In a new case that reminds federal judges everywhere to sing “I’ve got the power!” like C&C Music Factory, the Fifth Circuit reiterates that federal courts can stay related state court actions if necessary to “protect or effectuate” an order compelling arbitration.  American Family Life Assurance Co. of Columbus v. Biles, __ F.3d __, 2013 WL 1809766 (5th Cir.
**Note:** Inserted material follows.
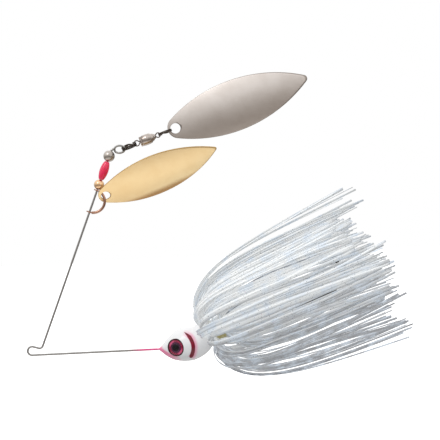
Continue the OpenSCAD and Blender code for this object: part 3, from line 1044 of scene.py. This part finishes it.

April 30, 2013).

The underlying facts of the case highlight a tragically dysfunctional family.  An adult homosexual man named his partner as a beneficiary of his life insurance, but when the insurer in fact distributed money to the decedent’s life partner, the decedent’s mother and siblings sued the partner, the insurer, and the insurance agent in state court, alleging that they all conspired to fraudulently obtain life insurance “with the intent to end the decedent’s life and collect the policy’s death benefits.”

The insurance policy had an arbitration clause, but the angry family members refused to arbitrate.  That led the insurer, Aflac, to file a federal court action to compel arbitration.  After multiple motions and expert affidavits about whether the decedent’s signature on the policy was a forgery, the district court compelled arbitration and enjoined the angry family from continuing their state court action.  The angry family appealed on multiple grounds.

The Fifth Circuit affirmed the district court.  With respect to the federal court’s ability to effectively shut down the state court action, the court said two things.  First, there was no reason for the federal court to abstain under the Colorado River doctrine, largely because the two cases were not “parallel” and no exceptional circumstances were present that favored abstention.  Second, the court rejected the idea that the result violated the Anti-Injunction Act, which generally prohibits federal courts from staying proceedings in state court.  The Fifth Circuit found that the district court’s injunction against the state court proceeding fell within a recognized exception to the Anti-Injunction Act, for injunctions necessary to “protect or effectuate [] order[s] compelling arbitration.”